I have a really good Old Fashion Beef Vegetable Soup Recipe to share with you today!
Look, doesn’t it look tasty? Especially for the cold days we’ve been having recently.
We traveled to an even colder area during the holidays, it was fun,
but I’m thinking we should have gone to a warm destination!
Do you like to travel? I like to travel as long as the whole family goes, but I don’t like to leave the boys to go. But, then, I hate packing them when we all travel. No, I can’t trust them to do it themselves yet. Do you like to pack? I absolutely hate it!
I used to be a very thorough, smart packer. But, then I got the task of packing for me and both boys. It’s just over-whelming. At least when we go to he beach, they don’t really need clothes. Well, you know what I mean. They need a couple of swimsuits, suntan lotion and 2 pairs of shorts! Boys are easy like that.
Traveling to a cold area with coats and boots and sweaters is exhausting!
While I packed for the latest trip, Big Daddy made this awesome soup. He’s the soup maker in the family. He makes a HUGE production of making soup. That’s pretty exhausting too!
The soups I’ve made in the past take about 30 minutes to make. That’s why I like soup. It’s quick and most of them can be made in a slow cooker and require very little hands-on time.
Not for Big Daddy. Oh, no. When Big Daddy makes soup it takes all day! Whatever soup he’s making, I call All Day Soup.

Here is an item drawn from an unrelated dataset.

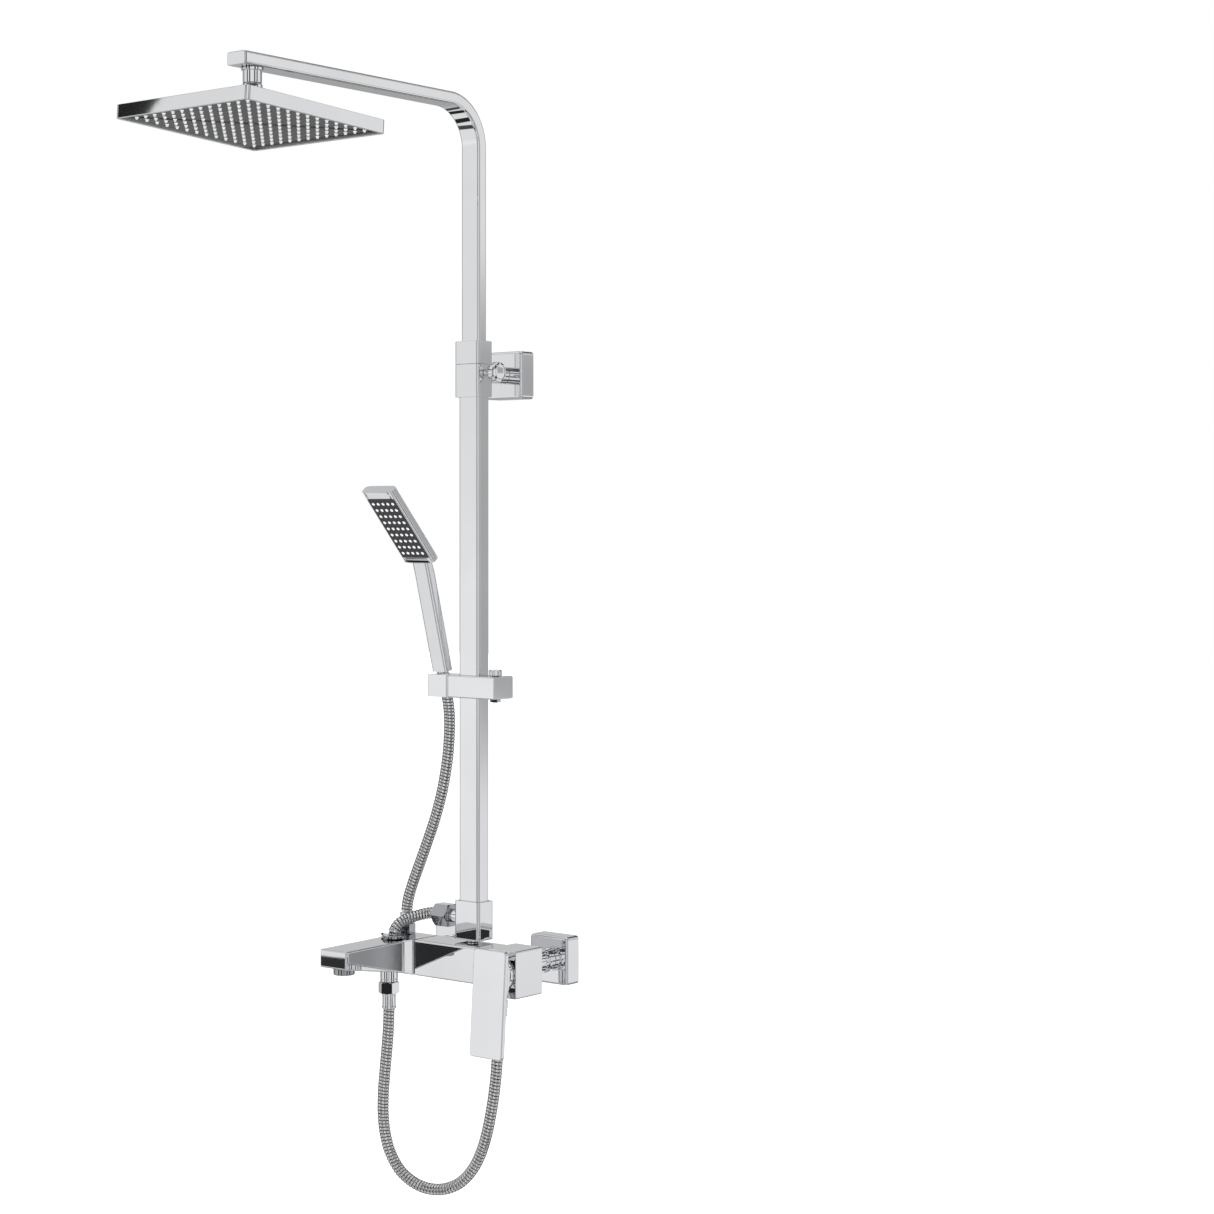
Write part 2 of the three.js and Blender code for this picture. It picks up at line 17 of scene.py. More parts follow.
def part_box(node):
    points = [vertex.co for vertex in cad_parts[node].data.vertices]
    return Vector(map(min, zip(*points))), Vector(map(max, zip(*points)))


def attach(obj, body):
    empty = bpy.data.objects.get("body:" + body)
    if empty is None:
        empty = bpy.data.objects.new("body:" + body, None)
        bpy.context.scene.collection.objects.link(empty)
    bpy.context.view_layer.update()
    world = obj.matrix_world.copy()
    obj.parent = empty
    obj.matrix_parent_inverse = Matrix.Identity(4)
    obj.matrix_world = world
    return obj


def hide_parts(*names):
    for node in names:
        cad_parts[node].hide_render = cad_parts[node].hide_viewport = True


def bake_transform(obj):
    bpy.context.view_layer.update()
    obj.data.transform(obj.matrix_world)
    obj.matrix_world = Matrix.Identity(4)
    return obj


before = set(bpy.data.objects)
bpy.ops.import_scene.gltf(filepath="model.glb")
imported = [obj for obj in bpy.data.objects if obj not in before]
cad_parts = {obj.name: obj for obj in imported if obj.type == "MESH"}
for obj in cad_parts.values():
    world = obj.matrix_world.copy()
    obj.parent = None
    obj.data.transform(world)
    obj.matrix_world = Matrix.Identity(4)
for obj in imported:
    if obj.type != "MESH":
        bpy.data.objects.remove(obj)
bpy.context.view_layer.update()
MM = 0.001
WELD = 2e-6
INLET_HOLE = 12.6 * MM
STEM_HOLE = 10.6 * MM

log = logging.getLogger("shower_column")

Profile = Sequence[tuple[float, float]]


# ---- Directions ---------------------------------------------------------------------------

class Facing(Enum):
    """The direction that a turned or hexagonal piece points in."""

    UP = (0.0, 0.0, 1.0)
    DOWN = (0.0, 0.0, -1.0)
    OUT = (0.0, -1.0, 0.0)
    RIGHT = (1.0, 0.0, 0.0)

    @property
    def along(self) -> Vector:
        """The direction itself."""
        return Vector(self.value)

    @property
    def across(self) -> Vector:
        """A direction square to it."""
        return Vector((0.0, 1.0, 0.0)) if self is not Facing.OUT else Vector((0.0, 0.0, 1.0))

    @property
    def turn(self) -> tuple[float, float, float]:
        """The rotation that brings an upright primitive round to it."""
        return {
            Facing.UP: (0.0, 0.0, 0.0),
            Facing.DOWN: (math.pi, 0.0, 0.0),
            Facing.OUT: (math.pi / 2, 0.0, 0.0),
            Facing.RIGHT: (0.0, math.pi / 2, 0.0),
        }[self]


# ---- Finishes -----------------------------------------------------------------------------

@dataclass(frozen=True)
class Finish:
    """A metal, plastic or rubber surface with uneven gloss and a faint relief.

    Grain sizes are the wavelengths of the unevenness, in metres.
    """

    name: str
    slot: str
    color: tuple[float, float, float]
    metallic: float
    roughness: tuple[float, float]
    cloud: float
    ripple: float
    relief: float
    tint: float = 0.03
    rim: float = 1.0

    def material(self) -> bpy.types.Material:
        """Returns the finish's material, made on first use."""
        found = bpy.data.materials.get(self.name)
        if found:
            return found
        made = bpy.data.materials.new(self.name)
        made.use_nodes = True
        tree = made.node_tree
        shader = tree.nodes["Principled BSDF"]
        shader.inputs["Metallic"].default_value = self.metallic
        shader.inputs["Specular Tint"].default_value = (self.rim, self.rim, self.rim, 1)
        place = tree.nodes.new("ShaderNodeTexCoord").outputs["Object"]
        cloud = self.noise(tree, place, self.cloud)
        self.shade(tree, shader, cloud)
        gloss = tree.nodes.new("ShaderNodeMapRange")
        gloss.inputs["To Min"].default_value, gloss.inputs["To Max"].default_value = self.roughness
        tree.links.new(cloud, gloss.inputs["Value"])
        tree.links.new(gloss.outputs["Result"], shader.inputs["Roughness"])
        bump = tree.nodes.new("ShaderNodeBump")
        bump.inputs["Strength"].default_value = 1.0
        bump.inputs["Distance"].default_value = self.relief
        tree.links.new(self.noise(tree, place, self.ripple), bump.inputs["Height"])
        tree.links.new(bump.outputs["Normal"], shader.inputs["Normal"])
        return made

    def noise(self, tree: bpy.types.NodeTree, place: bpy.types.NodeSocket, size: float) -> bpy.types.NodeSocket:
        """Adds a noise pattern.

        Args:
            tree: The material's nodes.
            place: The coordinates that the pattern lies on.
            size: The pattern's wavelength in metres.

        Returns:
            The pattern's value socket.
        """
        node = tree.nodes.new("ShaderNodeTexNoise")
        node.inputs["Scale"].default_value = 1 / size
        node.inputs["Detail"].default_value = 3
        tree.links.new(place, node.inputs["Vector"])
        return node.outputs["Fac"]

    def shade(self, tree: bpy.types.NodeTree, shader: bpy.types.Node, cloud: bpy.types.NodeSocket) -> None:
        """Varies the colour slightly with the cloud pattern."""
        ramp = tree.nodes.new("ShaderNodeValToRGB")
        low, high = ramp.color_ramp.elements
        low.position, high.position = 0.3, 0.7
        low.color = (*[c * (1 - self.tint) for c in self.color], 1)
        high.color = (*[min(c * (1 + self.tint), 1) for c in self.color], 1)
        tree.links.new(cloud, ramp.inputs["Fac"])
        tree.links.new(ramp.outputs["Color"], shader.inputs["Base Color"])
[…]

The All Day soup he made today was Beef Vegetable Soup. It has a tangy tomato broth and is full of hearty vegetables. I always ask him to put extra potatoes in because I like them best. When no one is watching I try to get just potatoes in my bowl! Shhhh!
**Full Disclosure – This soup does not take all day to make, it takes only about 90 minutes! Or, if you prefer, you can take all day like Big Daddy does!
- 1 and ½ pound chuck roast, cubed
- 4 cup potatoes, cubed (about 5 potatoes. I like Yukon gold or red)
- 16 oz pkg baby carrots
- 1 cup onion, diced
- 28 oz canned diced tomatoes
- 28 oz tomato juice
- 1 14.5 oz can green beans, drained (I used French cut, but regular will work.)
- 1 7 or 11 oz can shoe peg corn, drained
- salt and pepper to taste
- Brown meat - Heat an 8 quart stock pot or Dutch oven to med-hi. Add oil and saute roast until brown. Stir and brown on all sides of roast. Remove meat to a platter.
- Cook vegetables - To remaining oil in pot, add onions and carrots. Cover and cook until the onion is soft, about 5 minutes. Add beef and and juices back to the pan.
- Simmer - Add salt, pepper, bay leaf, diced tomatoes and tomato juice to the pan and bring to a boil over high heat. Reduce the heat to medium-low and simmer for 1 hour. Add the potatoes and stir. Simmer until the beef and the potatoes are tender, about 20 minutes. Add corn and green beans, cook 5 minutes.
- Remove bay leaf. Ladle into bowls and eat immediately.